Tell how many lines include the string "frame". Answer with a single number.

* BEGIN Given data *

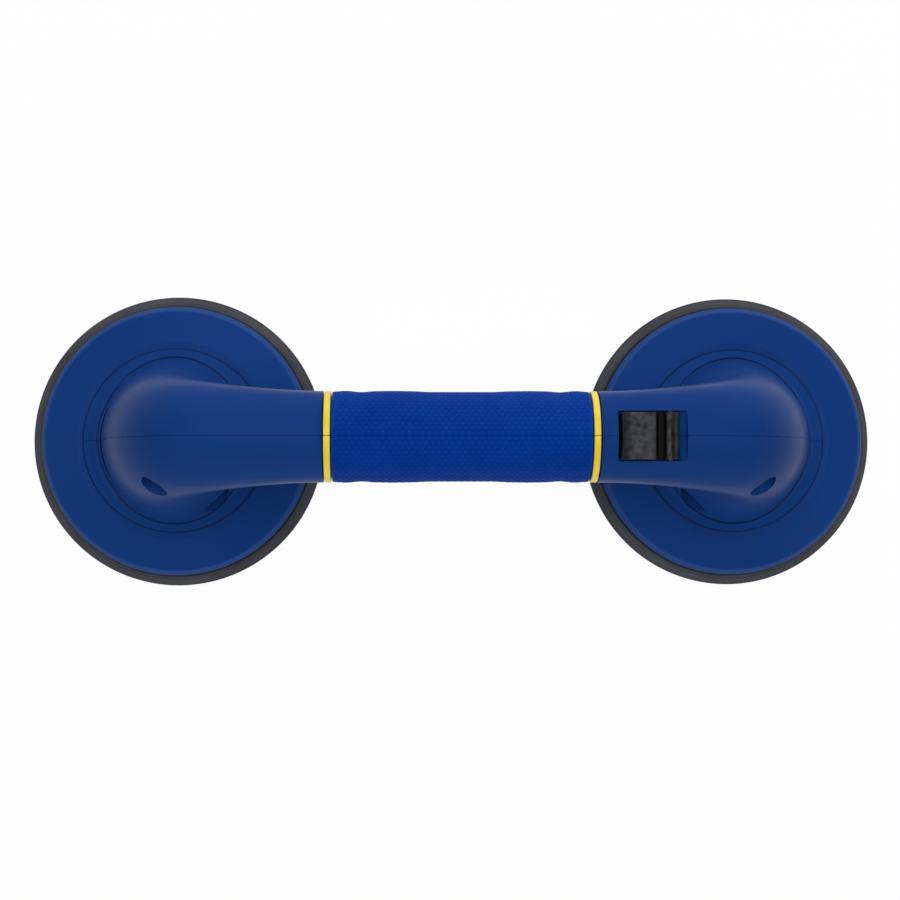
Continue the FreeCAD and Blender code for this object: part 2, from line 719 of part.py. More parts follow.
def halfTube(name, start, finish, sign):
    tube = minus(f"{name}_tube",
                 rod(f"{name}_outside", "grip_radius", f"({finish}) - ({start})",
                     (start, "0", "handle_height"), "X"),
                 rod(f"{name}_inside", "core_radius", f"({finish}) - ({start}) + 2",
                     (f"{start} - 1", "0", "handle_height"), "X"))
    return overlap(name, tube, halfSpace(f"{name}_space", sign))


# Grip halves and accent rings, seated on the handle's core
for end, half in (("front", -1), ("rear", 1)):
    sleeve = halfTube(f"grip_{end}_sleeve", "-grip_end", "grip_end", half)
    gap = box(f"grip_{end}_slot", ("-cup_spacing", "-slot_half_width", "0"),
              ("cup_spacing", "slot_half_width", "handle_height"))
    finished(minus(f"grip_{end}_half", sleeve, gap), f"grip_{end}")
    for side, sign in hands:
        near, far = "grip_end + ring_gap", "ring_end"
        start, finish = (f"-({far})", f"-({near})") if sign < 0 else (near, far)
        finished(halfTube(f"ring_{side}_{end}_half", start, finish, half), f"ring_{side}_{end}")

# Housing screws: one group of equal screws, driven in from the front
screws = []
for name, x, z, seat in screw_places:
    head = rod(f"screw_{name}_head", "screw_head_radius", "screw_head_height",
               (x, f"-{seat} - screw_head_height", z))
    drive = rod(f"screw_{name}_drive", "screw_head_radius * 0.45", "screw_head_height * 0.6",
                (x, f"-{seat} - screw_head_height", z))
    shank = rod(f"screw_{name}_shank", "screw_radius", "screw_length", (x, f"-{seat}", z))
    screws.append(minus(f"screw_{name}", fused(f"screw_{name}_blank", head, shank), drive))
group = doc.addObject("Part::Compound", "screw_group")
group.Links = screws
finished(group, "shell_screws")

# Squeeze trigger: a hollow rounded bar, with two arms at each end that reach out to the lever
side_view = plate("trigger_side_view", [
    ("-trigger_length / 2", "trigger_bottom", "trigger_end_round"),
    ("trigger_length / 2", "trigger_bottom", "trigger_end_round"),
    ("trigger_length / 2", "trigger_top"),
    ("-trigger_length / 2", "trigger_top"),
], "2 * trigger_half_width")
end_view = plate("trigger_end_view", [
    ("-trigger_half_width", "trigger_bottom", "trigger_side_round"),
    ("trigger_half_width", "trigger_bottom", "trigger_side_round"),
    ("trigger_half_width", "trigger_top"),
    ("-trigger_half_width", "trigger_top"),
], "trigger_length", "YZ_Plane")
side_hollow = plate("trigger_side_hollow", [
    ("-trigger_length / 2 + trigger_wall", "trigger_bottom + trigger_wall", "trigger_end_round - 2"),
    ("trigger_length / 2 - trigger_wall", "trigger_bottom + trigger_wall", "trigger_end_round - 2"),
    ("trigger_length / 2 - trigger_wall", "trigger_top + 8"),
    ("-trigger_length / 2 + trigger_wall", "trigger_top + 8"),
], "2 * trigger_half_width")
end_hollow = plate("trigger_end_hollow", [
    ("trigger_wall - trigger_half_width", "trigger_bottom + trigger_wall", "trigger_side_round - 2"),
    ("trigger_half_width - trigger_wall", "trigger_bottom + trigger_wall", "trigger_side_round - 2"),
    ("trigger_half_width - trigger_wall", "trigger_top + 8"),
    ("trigger_wall - trigger_half_width", "trigger_top + 8"),
], "trigger_length", "YZ_Plane")
bar = minus("trigger_bar", overlap("trigger_blank", side_view, end_view),
            overlap("trigger_channel", side_hollow, end_hollow))
additions = []
holes = []
bar_end = "trigger_length / 2"
arm_end = "trigger_pin_x + trigger_pin_radius + 2"
for side, sign in hands:
    for piece, near, far, low in (
            ("root", "trigger_length / 2 - trigger_wall - 1.6", bar_end, "trigger_top - 9"),
            ("web", bar_end, "web_end", "arm_bottom")):
        start, finish = (f"-({far})", f"-({near})") if sign < 0 else (near, far)
        additions.append(box(f"trigger_{piece}_{side}", (start, "-arm_outer", low),
                             (finish, "arm_outer", "arm_top")))
    arm = plate(f"trigger_arms_{side}", [
        (f"{sign} * {bar_end}", "arm_bottom"),
        (f"{sign} * ({arm_end})", "arm_bottom", "3"),
        (f"{sign} * ({arm_end})", "arm_top", "3"),
        (f"{sign} * {bar_end}", "arm_top"),
    ], "2 * arm_outer")
    start, finish = (f"-({arm_end}) - 1", "-(web_end)") if sign < 0 else ("web_end", f"{arm_end} + 1")
    between = box(f"trigger_fork_{side}", (start, "-arm_inner", "arm_bottom - 1"),
                  (finish, "arm_inner", "arm_top + 1"))
    additions.append(minus(f"trigger_arm_pair_{side}", arm, between))
    holes.append(rod(f"trigger_pin_hole_{side}", "trigger_pin_radius + pin_fit", "4 * arm_outer",
                     (f"{sign} * trigger_pin_x", "-2 * arm_outer", "trigger_pin_height")))
    finished(rod(f"trigger_{side}_pin", "trigger_pin_radius", "2 * arm_outer",
                 (f"{sign} * trigger_pin_x", "-arm_outer", "trigger_pin_height")), f"trigger_pin_{side}")
additions.append(rod("trigger_post", "spring_post_radius", "spring_post_height",
                     ("0", "0", "trigger_bottom + trigger_wall - 0.5"), "Z"))
finished(minus("trigger_body", fused("trigger_whole", bar, *additions), *holes), "trigger")

# Ratchet strip: it stands against the right arm's web, with its foot hooked below, and its
# teeth face away from the grip. When the trigger is fully squeezed, the pawl that has swung in
# by its catching turn lies in the gap under the tooth at catch_level.
strip_face = "web_end + strip_thickness"
pawl_tip = "web_end + strip_thickness + tooth_depth + tip_clearance"
caught_height = (f"release_pivot_height + (release_pivot - ({pawl_tip})) * sin(catch_turn)"
                 " - (release_pivot_height - pawl_tip_height) * cos(catch_turn)")
catch_level = f"{caught_height} + tooth_under + tooth_land - trigger_travel"
strip_corners = [
    ("web_end - web_thickness + running_gap", "arm_bottom - strip_foot"),
    (strip_face, "arm_bottom - strip_foot", "0.6"),
    (strip_face, f"{catch_level} - tooth_pitch"),
]
for tooth in (-1, 0, 1):
    low = f"{catch_level} + {tooth} * tooth_pitch"
    strip_corners.append((f"{strip_face} + tooth_depth", f"{low} + tooth_under"))
    strip_corners.append((f"{strip_face} + tooth_depth", f"{low} + tooth_under + tooth_land"))
    strip_corners.append((strip_face, f"{low} + tooth_pitch"))
strip_corners += [
    (strip_face, "arm_top"),
    ("web_end", "arm_top"),
    ("web_end", "arm_bottom"),
    ("web_end - web_thickness + running_gap", "arm_bottom"),
]
finished(plate("strip_plate", strip_corners, "strip_width"), "ratchet_strip")

# Trigger spring: wound wire between the trigger's floor and the seat under the handle's top
spring_low = "trigger_bottom + trigger_wall + spring_wire + 0.1"
spring_high = "spring_seat_height - spring_wire - 0.1"
coil = doc.addObject("Part::Helix", "spring_coil")
tie(coil, "Height", f"({spring_high}) - ({spring_low})")
tie(coil, "Pitch", f"(({spring_high}) - ({spring_low})) / spring_turns")
tie(coil, "Radius", "spring_radius")
wire = doc.addObject("Part::RegularPolygon", "spring_wire")
wire.Polygon = 4
tie(wire, "Circumradius", "spring_wire")
wire.Placement = Placement(Vector(), Rotation(Vector(1, 0, 0), 90))
put(wire, "spring_radius")
sweep = doc.addObject("Part::Sweep", "spring_wound")
sweep.Sections = [wire]
sweep.Spine = (coil, ["Edge1"])
sweep.Solid = True
sweep.Frenet = True
put(sweep, "0", "0", spring_low)
finished(sweep, "trigger_spring")

# Thumb release: a rocker on a cross pin. Its pad lies in the housing's window, with a valley
# and two ridges over the pin, and the pawl under its grip end faces the ratchet strip.
pad_top = "handle_height + grip_radius + release_proud"
under = "release_pivot_height + release_skin"
release_top = plate("release_pad", [
    ("release_start", under),
    ("release_start", f"{pad_top} - 1.6", "1.6"),
    ("release_start + 6", f"{pad_top} + 0.6", "14"),
    ("release_start + 12.2", f"{pad_top} - 0.5", "1.4"),
    ("release_start + 13.2", f"{pad_top} - 3.1", "0.7"),
    ("release_start + 15.4", f"{pad_top} - 3.1", "0.5"),
    ("release_start + 16.4", f"{pad_top} - 0.4", "0.4"),
    ("release_start + 17.7", f"{pad_top} - 0.2", "0.5"),
    ("release_start + 18.3", f"{pad_top} - 1.4", "0.3"),
    ("release_start + 19.3", f"{pad_top} - 0.6", "0.4"),
    ("release_end", f"{pad_top} - 1.1", "0.4"),
    ("release_end", under),
], "2 * release_half_width")
pawl = plate("release_pawl", [
    (pawl_tip, "pawl_tip_height"),
    (f"{pawl_tip} + 1.5", "pawl_tip_height - 1.5", "0.4"),
    (f"{pawl_tip} + 3.2", "pawl_tip_height - 0.6", "0.6"),
    ("release_start + 4.2", "release_pivot_height - 2", "2"),
    ("release_start + 4.2", f"{under} + 1"),
    ("release_start", f"{under} + 1"),
    ("release_start", "release_pivot_height - 1", "1.5"),
    (f"{pawl_tip} + 1.7", "pawl_tip_height + 0.55", "0.5"),
], "pawl_width")
hubs = rod("release_hub", "release_pin_radius + 1.1", "2 * release_half_width",
           ("release_pivot", "-release_half_width", "release_pivot_height"))
middle = box("release_spring_room",
             ("release_pivot - 2.4", "-2.7", "release_pivot_height - 5"),
             ("release_end + 1", "2.7", "release_pivot_height + 2.4"))
bore = rod("release_bore", "release_pin_radius + pin_fit", "4 * release_half_width",
           ("release_pivot", "-2 * release_half_width", "release_pivot_height"))
release = minus("release", fused("release_blank", release_top, pawl, hubs), middle, bore)
finished(release, "release_rocker")
finished(rod("release_cross_pin", "release_pin_radius", "2 * release_pin_half",
             ("release_pivot", "-release_pin_half", "release_pivot_height")), "rocker_pin")

# Torsion spring round the rocker's pin: close-wound turns, with one leg under the rocker's pad
# and one under the roof of the handle's bore
coil_radius = "release_pin_radius + 0.75"
coil_outline = [("release_pin_radius + 0.35", "release_spring_turns * release_spring_wire"),
                ("release_pin_radius + 0.35", "-release_spring_turns * release_spring_wire")]
for turn in range(int(number("release_spring_turns"))):
    valley = f"(2 * {turn} - release_spring_turns) * release_spring_wire"
    coil_outline.append((f"{coil_radius} + 0.1", valley))
    coil_outline.append((f"{coil_radius} + release_spring_wire", f"{valley} + release_spring_wire"))
coil_outline.append((f"{coil_radius} + 0.1", "release_spring_turns * release_spring_wire"))
wound = revolved("rocker_spring_turns", coil_outline)
wound.Placement = Placement(Vector(), turns["Y"])
put(wound, "release_pivot", "0", "release_pivot_height")
legs = [
    rod("rocker_spring_leg_rocker", "release_spring_wire", "6",
        (f"release_pivot - ({coil_radius}) - 6", "-3 * release_spring_wire",
         f"{under} - release_spring_wire - 0.05"), "X"),
    rod("rocker_spring_leg_housing", "release_spring_wire", "8",
        (f"release_pivot + {coil_radius} - 0.1", "3 * release_spring_wire",
         "handle_height + core_bore - release_spring_wire - 0.12"), "X"),
]
finished(fused("rocker_spring_whole", wound, *legs), "rocker_spring")

doc.recompute()
for obj in doc.Objects:
    if any(word in obj.State for word in ("Invalid", "Error")):
        raise RuntimeError(f"{obj.Name} ({obj.Label}) did not build: {obj.State}")
os.makedirs("parts", exist_ok=True)
for node in nodes:
    if node.Shape.isNull() or not node.Shape.isValid():
        raise RuntimeError(f"{node.Label} has no valid shape")
    node.Shape.exportStep(f"parts/{node.Label}.step")
    print(f"{node.Label}: {len(node.Shape.Solids)} solid(s), {node.Shape.Volume / 1000:.2f} cm3")
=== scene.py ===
import bpy
import bmesh
import json
import math
from mathutils import Euler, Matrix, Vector


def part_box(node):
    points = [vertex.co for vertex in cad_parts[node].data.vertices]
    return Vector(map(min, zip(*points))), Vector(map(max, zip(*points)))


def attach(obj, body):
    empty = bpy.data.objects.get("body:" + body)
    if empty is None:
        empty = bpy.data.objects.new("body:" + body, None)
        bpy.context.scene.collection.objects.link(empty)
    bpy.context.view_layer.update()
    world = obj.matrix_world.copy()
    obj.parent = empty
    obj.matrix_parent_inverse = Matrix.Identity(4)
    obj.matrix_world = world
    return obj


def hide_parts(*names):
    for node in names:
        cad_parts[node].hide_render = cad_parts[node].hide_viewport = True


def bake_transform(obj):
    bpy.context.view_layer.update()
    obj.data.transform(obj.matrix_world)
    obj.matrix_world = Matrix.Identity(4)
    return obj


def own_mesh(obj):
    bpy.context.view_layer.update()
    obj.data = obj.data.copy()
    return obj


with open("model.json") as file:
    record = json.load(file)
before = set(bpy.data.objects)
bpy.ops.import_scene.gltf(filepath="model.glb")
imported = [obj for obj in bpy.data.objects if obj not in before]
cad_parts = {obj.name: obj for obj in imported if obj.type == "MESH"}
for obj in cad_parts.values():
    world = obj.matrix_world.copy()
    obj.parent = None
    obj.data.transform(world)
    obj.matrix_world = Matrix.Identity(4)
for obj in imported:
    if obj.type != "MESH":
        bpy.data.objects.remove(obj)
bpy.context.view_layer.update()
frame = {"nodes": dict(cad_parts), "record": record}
nodes = frame["nodes"]
mm = 0.001  # the pieces' own sizes are in millimetres
cupX = {"left": -112.5, "right": 112.5}
gripHeight = 75.0  # the grip's axis above the tile
print("stage: frame loaded,", len(nodes), "nodes")


# materials

noiseSpan = {"colour": (0.3, 0.7), "gloss": (0.35, 0.75)}  # where the noise turns from dark to light


def newMaterial(name):
    mat = bpy.data.materials.new(name)
    mat.use_nodes = True
    return mat, mat.node_tree, mat.node_tree.nodes["Principled BSDF"]


def objectNoise(tree, scale, detail, stretch=(1, 1, 1)):
    coords = tree.nodes.new("ShaderNodeTexCoord")
    mapping = tree.nodes.new("ShaderNodeMapping")
    mapping.inputs["Scale"].default_value = stretch
    noise = tree.nodes.new("ShaderNodeTexNoise")
    noise.inputs["Scale"].default_value = scale
    noise.inputs["Detail"].default_value = detail
    tree.links.new(coords.outputs["Object"], mapping.inputs["Vector"])
    tree.links.new(mapping.outputs["Vector"], noise.inputs["Vector"])
    return noise.outputs["Fac"]


def objectAxes(tree):
    coords = tree.nodes.new("ShaderNodeTexCoord")
    split = tree.nodes.new("ShaderNodeSeparateXYZ")
    tree.links.new(coords.outputs["Object"], split.inputs["Vector"])
    return split.outputs["X"], split.outputs["Y"], split.outputs["Z"]


def mathNode(tree, operation, *values):
    # numbers are set on the node, and sockets are linked to it
    node = tree.nodes.new("ShaderNodeMath")
    node.operation = operation
    for place, value in zip(node.inputs, values):
        if isinstance(value, float):
            place.default_value = value
        else:
            tree.links.new(value, place)
    return node.outputs["Value"]


def ramp(tree, source, span, dark, light):
    node = tree.nodes.new("ShaderNodeValToRGB")
    first, last = node.color_ramp.elements
    first.position, last.position = span
    first.color, last.color = (*dark, 1), (*light, 1)
    tree.links.new(source, node.inputs["Fac"])
    return node.outputs["Color"]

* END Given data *

## Exercise solution:
3